Comptroller of the Household
- In office 1 November 1912 – 25 May 1915
- Monarch: George V
- Prime Minister: H. H. Asquith
- Preceded by: The Earl of Liverpool
- Succeeded by: Charles Henry Roberts

Personal details
- Born: 3 August 1858 Kensington, London
- Died: 2 February 1937 (aged 78) Broughton Castle, Oxfordshire, England
- Party: Liberal
- Spouse(s): Marion Lawes (1863–1946)

= Geoffrey Twisleton-Wykeham-Fiennes, 18th Baron Saye and Sele =

English soldier and Liberal politician

Geoffrey Cecil Twisleton-Wykeham-Fiennes, 18th Baron Saye and Sele (3 August 1858 – 2 February 1937) was an English soldier and Liberal politician from the Twisleton-Wykeham-Fiennes family. He served as Comptroller of the Household between 1912 and 1915.

==Early life and education==
Saye and Sele was born in Kensington, the eldest son of John Twisleton-Wykeham-Fiennes, 17th Baron Saye and Sele, and his wife, Lady Augusta Sophia Hay, daughter of Thomas Hay-Drummond, 11th Earl of Kinnoull. Sir Eustace Twisleton-Wykeham-Fiennes, 1st Baronet, was his younger brother. He was educated at Eton College.

==Military career==
Twisleton-Wykeham-Fiennes was gazetted into the 108th Foot of the Oxfordshire Militia on 22 January 1879, the date of the Battle of Isandlwana. His father, who was anxious for his eldest son to see active service in the Anglo-Zulu War, had him transferred to the 2nd Battalion of the Royal Scots Fusiliers, and he was sent to South Africa to "avenge" the massacre at Isandlwana.

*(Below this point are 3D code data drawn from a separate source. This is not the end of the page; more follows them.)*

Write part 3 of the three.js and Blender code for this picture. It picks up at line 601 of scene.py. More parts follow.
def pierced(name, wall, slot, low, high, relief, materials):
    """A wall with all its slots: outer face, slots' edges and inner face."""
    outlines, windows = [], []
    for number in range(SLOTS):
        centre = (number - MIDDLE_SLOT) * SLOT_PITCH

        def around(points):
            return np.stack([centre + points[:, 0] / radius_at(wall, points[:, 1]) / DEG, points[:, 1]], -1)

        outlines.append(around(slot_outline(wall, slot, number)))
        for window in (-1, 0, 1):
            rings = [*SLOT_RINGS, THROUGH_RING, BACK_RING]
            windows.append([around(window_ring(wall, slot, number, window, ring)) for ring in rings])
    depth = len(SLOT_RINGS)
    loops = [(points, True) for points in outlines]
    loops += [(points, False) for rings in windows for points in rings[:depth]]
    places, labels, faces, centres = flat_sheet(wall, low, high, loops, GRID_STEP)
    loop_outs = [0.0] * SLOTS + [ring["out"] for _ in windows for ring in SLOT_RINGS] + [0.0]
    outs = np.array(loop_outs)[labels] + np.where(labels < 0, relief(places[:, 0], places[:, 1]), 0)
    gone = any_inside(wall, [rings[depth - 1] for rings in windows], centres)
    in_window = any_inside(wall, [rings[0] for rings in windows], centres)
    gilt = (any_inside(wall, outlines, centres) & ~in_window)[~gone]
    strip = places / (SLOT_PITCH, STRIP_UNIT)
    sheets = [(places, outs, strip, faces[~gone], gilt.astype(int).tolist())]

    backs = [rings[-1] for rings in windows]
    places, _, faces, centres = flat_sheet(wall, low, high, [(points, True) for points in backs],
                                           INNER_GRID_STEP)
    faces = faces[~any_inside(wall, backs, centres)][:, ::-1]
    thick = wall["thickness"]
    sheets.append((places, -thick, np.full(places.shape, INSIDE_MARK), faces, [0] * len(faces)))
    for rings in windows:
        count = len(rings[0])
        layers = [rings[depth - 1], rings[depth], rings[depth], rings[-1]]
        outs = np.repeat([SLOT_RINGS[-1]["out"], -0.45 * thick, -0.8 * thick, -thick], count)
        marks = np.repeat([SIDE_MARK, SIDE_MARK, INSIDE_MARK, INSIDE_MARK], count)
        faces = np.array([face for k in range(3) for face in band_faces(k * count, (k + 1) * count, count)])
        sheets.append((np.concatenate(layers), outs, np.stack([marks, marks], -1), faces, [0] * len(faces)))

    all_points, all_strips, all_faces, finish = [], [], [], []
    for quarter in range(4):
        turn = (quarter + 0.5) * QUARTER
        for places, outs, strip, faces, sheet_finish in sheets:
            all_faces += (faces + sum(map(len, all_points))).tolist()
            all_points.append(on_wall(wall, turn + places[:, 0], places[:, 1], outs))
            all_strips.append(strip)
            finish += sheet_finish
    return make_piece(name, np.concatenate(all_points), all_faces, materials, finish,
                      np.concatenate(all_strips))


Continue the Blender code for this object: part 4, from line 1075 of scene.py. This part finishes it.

Twisleton-Wykeham-Fiennes acted as secretary to Sir Henry Bulwer, then the Governor of Maritzburg, and accompanied the column that captured Sikukuni. The next year, he joined the 1st Battalion of his regiment at Secunderabad, British India, and returned to England eight months later.

He was promoted to captain in 1887. In 1890, he made adjutant of the 3rd (Militia) Battalion, of which he was later to be Hon. Colonel, and retired in 1899.

On 2 June 1902, he was appointed Lieutenant-Colonel in command of the 3rd (Militia) Battalion of the Royal Scots Fusiliers, based in Ayr. He was appointed an Honorary Colonel of the Battalion in 1907. During the First World War, he served as an Area Commandant in Flanders. He was also a Lieutenant-Colonel in the 3rd Battalion of the Middlesex County Regiment.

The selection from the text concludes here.